Republican Gov. Greg Gianforte has continually defended the new law, and last month, he asked the Montana Supreme Court to take the case under its purview and expedite a ruling about its constitutional merits. That request was ultimately denied and the litigation remains in district court for the time being. 

In a Friday text message to MTFP, Jones suggested to “think about” what the party’s involvement in the lawsuit means. 

“The state Republican Party is now in court attacking Governor Gianforte’s own flagship achievement, a bill Governor Gianforte has celebrated as delivering real relief to 400,000 Montanans,” he said. “Who would have thunk it?”

Gianforte’s office did not respond to a request for comment on the GOP’s lawsuit filing. 

While the bulk of the 2025 property tax overhaul came from SB 542, the bill did not start out as the primary piece of legislation to achieve the goals of the governor’s administration and supportive lawmakers. Instead, multiple provisions from other property tax bills were amended into SB 542 as the session progressed, including the tax rate restructuring, an exemption for primary residents and long-term rental landlords, higher tax rates for short-term rental owners and second home owners, as well as the $400 rebates that amounted to more than  $90 million in state expenditures. 

The plaintiffs in the Gallatin County lawsuit have argued that the Montana Constitution stipulates that the substance of a bill has to conform to its title. That restriction often drives legislators to deliberately introduce bills with broad titles as a strategy to be able to extensively amend a bill down the line. 

SB 542 had a broad title, “generally revise property tax laws.” Lawmakers admitted during the 2025 session that they labeled it deliberately to have a vehicle for property tax reform if other bills failed. 

“I have enough experience around here that I knew having a wide title was a good idea,” Galt told Lee Newspapers at the time.

While lawmakers often get away with this strategy, the plaintiffs and the Montana GOP contend that SB 542 was a bridge too far, arguing specifically that Jones added the more than $90 million in rebates as an inappropriate way of building consensus around the legislation.

“[The constitutional framers] understood that the manipulation of legislative vehicles — using a bill number as a shell that could be gutted and refilled with different content or using a popular appropriation as a vehicle to carry substantive policy that could not pass on its own merits — was a technique of the corrupt and the powerful,” the legal brief from the Montana Republican Party read. 

In its filing, the state GOP took aim not only with the new laws, but with Jones himself.
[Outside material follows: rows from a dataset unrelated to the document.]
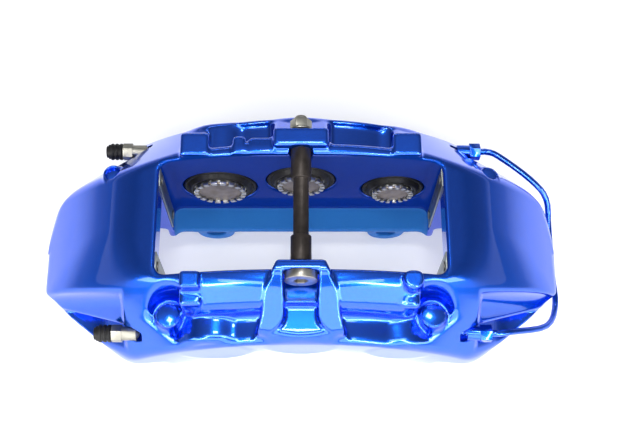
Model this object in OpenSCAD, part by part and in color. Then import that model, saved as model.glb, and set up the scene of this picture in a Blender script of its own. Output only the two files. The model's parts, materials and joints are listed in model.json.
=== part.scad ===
// Fixed monobloc brake caliper with three opposed pairs of pistons.
// X runs along the caliper, +Y points inboard and +Z points out from the disc axis.
// The shapes are drawn around the disc axis and then moved, so that the origin lies midway
// between the two mounting holes, on the inboard seat face of the ears.

/* [Disc and pads] */
// Diameter of the brake disc
disc_d = 380; // [366:1:460]
// Thickness of the brake disc
disc_t = 36; // [28:1:44]
// Gap from the disc to the walls of its slot
disc_gap = 5; // [4:0.5:8]
// Room for one pad, from the disc face to the piston face
pad_depth = 23; // [19:0.5:28]
// Distance between the end walls of the pad window
window_l = 197; // [196:1:240]

/* [Body] */
// Length of each end of the body beyond the window
end_l = 93.5; // [86:0.5:106]
// Height of the crown above the edge of the disc
crown_h = 32; // [28:0.5:40]
// Height of the window rim above the edge of the disc
rim_h = 16; // [12:0.5:20]
// How far the piston centres lie inside the edge of the disc
piston_inset = 33; // [30:0.5:40]
// Wall behind the piston bores
back_wall = 15; // [12:0.5:20]
// Depth of the lip below each pad, towards the disc
lip_depth = 14; // [8:0.5:15]

/* [Pistons] */
// Diameter of the large pistons
large_d = 38; // [32:0.5:42]
// Diameter of the middle pistons
medium_d = 34; // [28:0.5:38]
// Diameter of the small pistons
small_d = 30; // [24:0.5:34]
// Length of each piston
piston_len = 30; // [26:0.5:38]
// How far the pistons stand out of their face at rest
piston_proud = 5; // [3:0.5:6]
// Radial running clearance of a piston in its bore
piston_gap = 0.05; // [0.02:0.01:0.1]
// Radial width of the dust boots
boot_w = 7.5; // [5:0.25:8]
// Section of the square piston seals
seal_w = 3; // [2:0.25:4]

/* [Bridge bolt] */
// Diameter of the bridge bolt shank
bolt_d = 8; // [6:0.5:9]
// Outer diameter of the bridge sleeve at its ends
sleeve_d = 14; // [12:0.5:16]
// Outer diameter of the waist of the sleeve
waist_d = 10.5; // [10.2:0.1:11.5]
// Diameter of the bolt head
head_d = 22; // [18:0.5:23]
// Thickness of the bolt head
head_t = 5.5; // [4:0.5:7]

/* [Mounting and ports] */
// Distance between the two mounting holes
ear_pitch = 134; // [120:1:150]
// Diameter of the mounting holes
ear_hole_d = 14.5; // [12.5:0.5:16]
// Outer diameter of the mounting ears
ear_d = 29; // [26:0.5:34]
// Thickness of the mounting ears
ear_t = 28; // [20:0.5:32]
// Diameter of the threaded fluid ports
port_d = 10; // [8:0.5:12]
// Diameter of the fluid gallery
gallery_d = 5; // [3:0.5:6]
// Outer diameter of the crossover pipe
pipe_d = 4.75; // [4:0.05:6]
// Thickness of the abutment plates
plate_t = 1; // [0.8:0.1:1.5]

/* [Hidden] */

$fn = 96;
eps = 0.01;
far = 400;
slide_fit = 0.05;

// Heights above the disc axis and places along it.
disc_r = disc_d / 2;
slot_r = disc_r + disc_gap;
slot_y = disc_t / 2 + disc_gap;
crown_r = disc_r + crown_h;
rim_z = disc_r + rim_h;
arc_r = disc_r - piston_inset;
face_y = disc_t / 2 + pad_depth;
bore_gap = 3;
bore_y = face_y + piston_len - piston_proud + bore_gap;
half_w = bore_y + back_wall;
edge_r = arc_r + 18;
shoulder = edge_r + half_w;
floor_r = edge_r + 1;
pad_z = arc_r - 51.5;
lip_z = pad_z - lip_depth;
lip_y = face_y - lip_depth;
base_z = lip_z - 5;
end_z = pad_z + 6;
rim_w = 9;
barrel_w = 8.5;
boot_depth = 4.8;
seal_at = 9;
taper_w = 24;
taper_z = 35;

// Places along the length.
window_x = window_l / 2;
end_x = window_x + end_l;
crease_1 = window_x + 23.5;
crease_2 = end_x - 33.5;
boss_x = window_x + 26.5;
lip_x = window_x + 4;
block_x = window_x - 25.2;
knob_x = window_x - 24.5;
large_x = -(window_x - 39.2);
small_x = window_x - 31;
PISTONS = [[large_x, large_d], [0, medium_d], [small_x, small_d]];

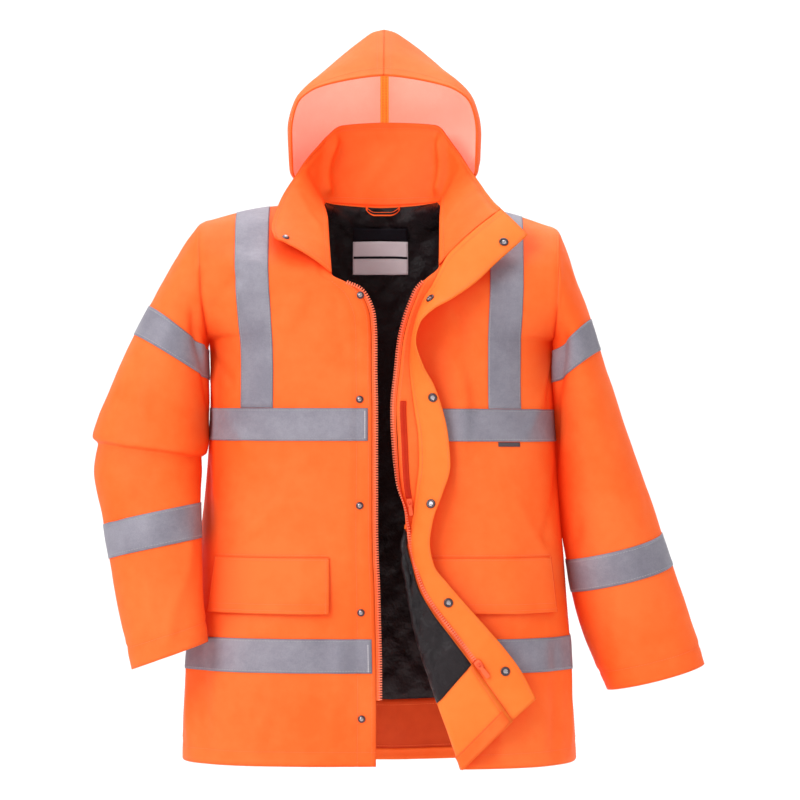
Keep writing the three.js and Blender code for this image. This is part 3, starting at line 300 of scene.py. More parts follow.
def back_row(row, c):
    """Columns 0 to 24 from the wearer's right side to the left; depth falls from the middle as the
    front's does."""
    body = BODY[row]
    d = np.abs(c - 12)
    side = np.where(c < 12, -1, 1)
    edge_x = np.where(c < 12, side_of(-1, row)[0], side_of(1, row)[0])
    edge_z = np.where(c < 12, side_of(-1, row)[1], side_of(1, row)[1])
    scale = np.abs(edge_x) / TIP_X
    near = np.where(c < 12, abs(NECK[3, 0]), abs(NECK[9, 0])) if row == TOP_ROW else NECK_X[3]
    x = np.where(d <= 3, np.interp(d, [0, 1, 2, 3], NECK_X), mix(near, BRACE_IN * scale, (d - 3) / 2))
    x = np.where(d > 5, mix(BRACE_IN, BRACE_OUT, (d - 5) / 2) * scale, x)
    x = np.where(d > 7, mix(BRACE_OUT * scale, np.abs(edge_x),
                            np.sin(np.clip((d - 7) / 5, 0, 1) * np.pi / 2)), x)
    x = side * x
    if row == TOP_ROW:
        neck = curve(NECK[3:10, :3], np.clip(c - 9, 0, 6))
        inner = np.where((c < 12)[:, None], NECK[3, :3], NECK[9, :3])
        w = np.clip((x - inner[:, 0]) / (edge_x - inner[:, 0]), 0, 1)
        y = mix(0, inner[:, 1], 1 - w ** body[POWER])
        seam = np.stack([x, y, mix(inner[:, 2], edge_z, w) + rise_at(row, w)], axis=-1)
        return np.where((d <= 3)[:, None], neck, seam)
    w = np.clip(np.abs(x / edge_x), 0, 1)
    y = mix(body[ARMHOLE] * 0.96, body[BACK], (1 - w ** body[POWER]) ** body[ROUND])
    z = mix(body[BACK_Z], edge_z, w * w) + rise_at(row, w)
    fold = np.where(w < 1, fold_depth(BACK_FOLDS, x, z), 0)
    return np.stack([x, y + fold, z], axis=-1)


def turned_row(row, t):
    """Half a circle of the roll's radius round the fold (t 0 to 1), then straight to the turned edge (t
    1 to 2)."""
    x, z, edge_x, edge_z, roll = LEFT_EDGE[row]
    way = np.array([edge_x - x, 0, edge_z - z])
    reach = np.linalg.norm(way)
    depth = -BODY[row, FRONT]
    if row == ROLL_ROW:
        return np.repeat(front_edge(1, row)[None], len(t), axis=0)
    way = way / reach
    angle = np.pi * (np.clip(t, 0, 1) - 0.5)
    out = roll * (1 - np.cos(angle))
    heading = np.where((angle < 0)[:, None], np.array([1.0, 0, 0]), way)
    roll_part = np.stack([np.full(len(t), x), depth - roll * (1 + np.sin(angle)), np.full(len(t), z)],
                         axis=-1)
    roll_part = roll_part + heading * out[:, None]
    far = np.clip(t - 1, 0, 1)
    lift = (2 * roll + 4 * far) * min(1, reach / 40)
    flat = np.array([x, 0, z]) + way * mix(roll, reach, far)[:, None]
    flat[:, 1] = depth - mix(2 * roll, lift, smooth(far * 3))
    return np.where((t <= 1)[:, None], roll_part, flat)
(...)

The Conrad Republican, who is facing a primary challenge from Rep. Zack Wirth, R-Wolf Creek, is named in the original complaint and the most recent brief dozens of times. 
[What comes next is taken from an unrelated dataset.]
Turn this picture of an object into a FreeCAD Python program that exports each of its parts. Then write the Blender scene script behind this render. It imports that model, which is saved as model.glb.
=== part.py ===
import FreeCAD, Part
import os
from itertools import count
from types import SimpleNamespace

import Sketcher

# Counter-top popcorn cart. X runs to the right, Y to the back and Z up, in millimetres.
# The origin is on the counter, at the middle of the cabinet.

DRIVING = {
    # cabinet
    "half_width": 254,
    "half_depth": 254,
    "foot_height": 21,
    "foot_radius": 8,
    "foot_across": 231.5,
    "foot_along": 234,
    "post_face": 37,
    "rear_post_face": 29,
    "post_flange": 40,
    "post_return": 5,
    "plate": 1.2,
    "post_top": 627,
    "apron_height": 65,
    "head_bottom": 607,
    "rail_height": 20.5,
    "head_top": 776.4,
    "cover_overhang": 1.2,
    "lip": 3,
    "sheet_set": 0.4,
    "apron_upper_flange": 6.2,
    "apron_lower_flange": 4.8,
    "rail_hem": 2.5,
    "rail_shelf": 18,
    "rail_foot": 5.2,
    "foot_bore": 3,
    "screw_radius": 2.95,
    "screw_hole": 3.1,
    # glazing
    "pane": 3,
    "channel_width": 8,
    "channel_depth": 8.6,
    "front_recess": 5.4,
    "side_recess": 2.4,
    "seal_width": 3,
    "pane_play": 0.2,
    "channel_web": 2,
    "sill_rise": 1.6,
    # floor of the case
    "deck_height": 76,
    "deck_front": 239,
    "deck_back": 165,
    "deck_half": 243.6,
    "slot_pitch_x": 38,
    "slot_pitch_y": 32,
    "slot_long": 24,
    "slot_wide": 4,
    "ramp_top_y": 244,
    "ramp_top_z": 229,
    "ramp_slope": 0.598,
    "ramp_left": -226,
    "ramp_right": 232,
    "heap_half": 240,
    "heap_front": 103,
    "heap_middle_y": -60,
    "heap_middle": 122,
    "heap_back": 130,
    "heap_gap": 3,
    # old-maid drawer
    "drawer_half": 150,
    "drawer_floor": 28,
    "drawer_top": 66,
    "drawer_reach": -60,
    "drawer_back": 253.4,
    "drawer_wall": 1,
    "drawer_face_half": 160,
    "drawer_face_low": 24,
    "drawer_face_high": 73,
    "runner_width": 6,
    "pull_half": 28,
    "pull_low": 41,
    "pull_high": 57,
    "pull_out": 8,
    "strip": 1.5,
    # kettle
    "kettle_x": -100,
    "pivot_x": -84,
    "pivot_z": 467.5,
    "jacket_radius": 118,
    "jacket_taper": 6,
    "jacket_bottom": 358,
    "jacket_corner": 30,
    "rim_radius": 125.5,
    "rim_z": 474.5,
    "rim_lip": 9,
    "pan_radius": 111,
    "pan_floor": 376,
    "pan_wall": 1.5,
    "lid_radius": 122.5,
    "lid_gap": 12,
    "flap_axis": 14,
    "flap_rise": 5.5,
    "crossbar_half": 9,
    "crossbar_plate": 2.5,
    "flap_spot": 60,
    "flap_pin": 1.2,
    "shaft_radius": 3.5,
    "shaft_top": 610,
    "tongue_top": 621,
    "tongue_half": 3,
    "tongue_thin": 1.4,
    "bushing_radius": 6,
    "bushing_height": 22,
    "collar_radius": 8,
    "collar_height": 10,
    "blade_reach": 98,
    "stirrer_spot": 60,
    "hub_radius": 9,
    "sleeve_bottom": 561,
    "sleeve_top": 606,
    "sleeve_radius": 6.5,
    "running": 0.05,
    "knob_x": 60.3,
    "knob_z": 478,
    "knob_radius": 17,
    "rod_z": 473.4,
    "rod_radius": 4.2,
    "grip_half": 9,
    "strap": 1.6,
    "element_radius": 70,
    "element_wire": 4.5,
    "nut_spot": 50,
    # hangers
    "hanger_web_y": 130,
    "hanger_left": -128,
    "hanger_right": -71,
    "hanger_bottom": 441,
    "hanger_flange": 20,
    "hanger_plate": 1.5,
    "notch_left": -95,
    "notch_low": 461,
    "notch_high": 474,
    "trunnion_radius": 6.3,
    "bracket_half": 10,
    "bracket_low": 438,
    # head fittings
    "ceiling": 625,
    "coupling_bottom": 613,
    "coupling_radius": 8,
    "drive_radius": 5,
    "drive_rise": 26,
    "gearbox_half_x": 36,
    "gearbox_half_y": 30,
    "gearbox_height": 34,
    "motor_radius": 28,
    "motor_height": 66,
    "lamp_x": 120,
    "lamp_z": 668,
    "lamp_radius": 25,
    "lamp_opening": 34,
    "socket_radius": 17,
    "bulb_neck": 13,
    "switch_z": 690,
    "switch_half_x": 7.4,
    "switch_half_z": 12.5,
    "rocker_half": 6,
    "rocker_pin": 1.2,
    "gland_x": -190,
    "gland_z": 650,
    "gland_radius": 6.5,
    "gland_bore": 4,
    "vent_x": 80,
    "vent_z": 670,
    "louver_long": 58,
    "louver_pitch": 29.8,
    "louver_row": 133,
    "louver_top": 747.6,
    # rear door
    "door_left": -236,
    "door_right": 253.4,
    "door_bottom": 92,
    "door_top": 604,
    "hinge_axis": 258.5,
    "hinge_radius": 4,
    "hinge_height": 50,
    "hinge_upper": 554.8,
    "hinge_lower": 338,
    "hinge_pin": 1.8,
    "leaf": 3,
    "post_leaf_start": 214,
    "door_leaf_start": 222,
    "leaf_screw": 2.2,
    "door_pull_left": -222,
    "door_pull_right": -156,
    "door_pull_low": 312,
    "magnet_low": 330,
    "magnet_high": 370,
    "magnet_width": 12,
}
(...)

“Jones admitted that the rate restructuring could not pass on its own,” the brief read. “He admitted that the $90 million appropriation was the vehicle that made passage possible.” 

Jones pushed back on that in Friday statements to MTFP, saying that the plaintiffs are suing over how the bill came together, rather than the substance of the bill, because 80% of homeowners saw a property tax reduction in 2025 of 5% or more, according to data from the Department of Revenue. 

“Every legislator involved knew exactly what was in this bill and what it did,” Jones said. “The $400 incentive wasn’t a bribe, it was a critical component of making the policy work. When you restructure how an entire class of property is taxed, you need people to register and participate. That’s the cost of doing business on major reform.”

Silverman predicted that no matter how the District Court judge rules, the lawmakers’ case will eventually be appealed to the Montana Supreme Court, meaning that the case could take months, if not years, to be fully adjudicated. 

Legislators will gavel back into session in January 2027, where multiple legislators  predict there will be a strong appetite to further reform property taxes. Those deliberations will be markedly different depending on the status — and legal rulings — in the existing Gallatin County case.